▼

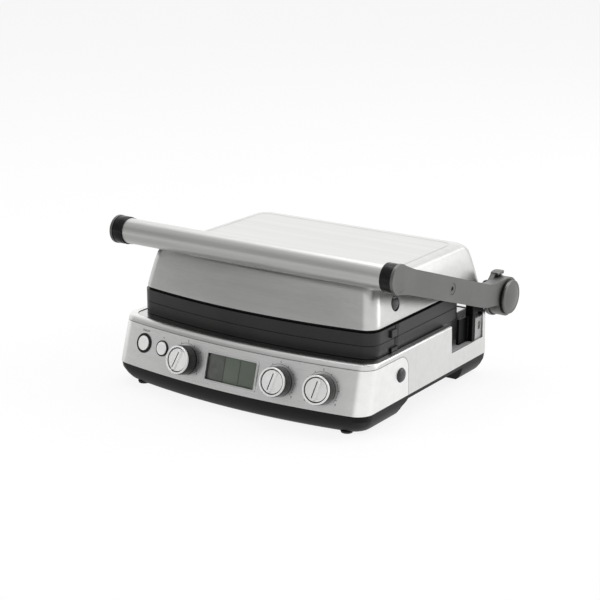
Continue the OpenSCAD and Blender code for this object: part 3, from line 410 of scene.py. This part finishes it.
def clear_selection():
    """Leaves edit mode, with nothing selected."""
    if bpy.context.object and bpy.context.object.mode != "OBJECT":
        bpy.ops.object.mode_set(mode="OBJECT")
    bpy.ops.object.select_all(action="DESELECT")


def take_up(obj):
    """Makes the object the only selected one."""
    clear_selection()
    obj.select_set(True)
    bpy.context.view_layer.objects.active = obj


def begin(name, start, **options):
    """Adds a primitive at the origin and goes into edit mode on it."""
    clear_selection()
    start(location=(0, 0, 0), **options)
    obj = bpy.context.object
    obj.name = obj.data.name = name
    bpy.ops.object.mode_set(mode="EDIT")
    return obj


def pick(obj, kind, test):
    """Selects the vertices, edges or faces that pass the test, and nothing else. The test gets a vertex's
    place, the places of an edge's two ends, or a face."""
    bpy.ops.object.mode_set(mode="EDIT")
    bpy.ops.mesh.select_mode(type=kind)
    bpy.ops.mesh.select_all(action="DESELECT")
    bpy.ops.object.mode_set(mode="OBJECT")
    mesh = obj.data
    items = {"VERT": mesh.vertices, "EDGE": mesh.edges, "FACE": mesh.polygons}[kind]
    for item in items:
        if kind == "VERT":
            item.select = bool(test(item.co))
        elif kind == "EDGE":
            item.select = bool(test(*[mesh.vertices[i].co for i in item.vertices]))
        else:
            item.select = bool(test(item))
    bpy.ops.object.mode_set(mode="EDIT")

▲

### GIVEN EXERCISE
Print from the first line through the line that contains "bpy.context.view_layer.objects.active = obj", please, including both, and leave out every line outside that stretch.

### THE COMPLETED TASK
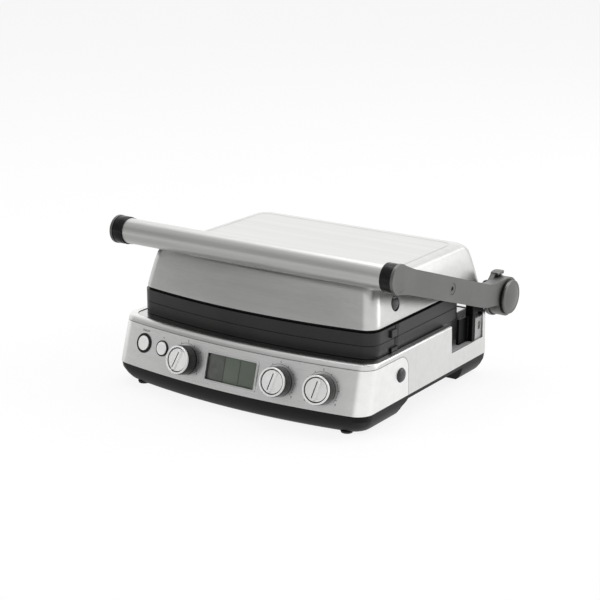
Continue the OpenSCAD and Blender code for this object: part 3, from line 410 of scene.py. This part finishes it.
def clear_selection():
    """Leaves edit mode, with nothing selected."""
    if bpy.context.object and bpy.context.object.mode != "OBJECT":
        bpy.ops.object.mode_set(mode="OBJECT")
    bpy.ops.object.select_all(action="DESELECT")


def take_up(obj):
    """Makes the object the only selected one."""
    clear_selection()
    obj.select_set(True)
    bpy.context.view_layer.objects.active = obj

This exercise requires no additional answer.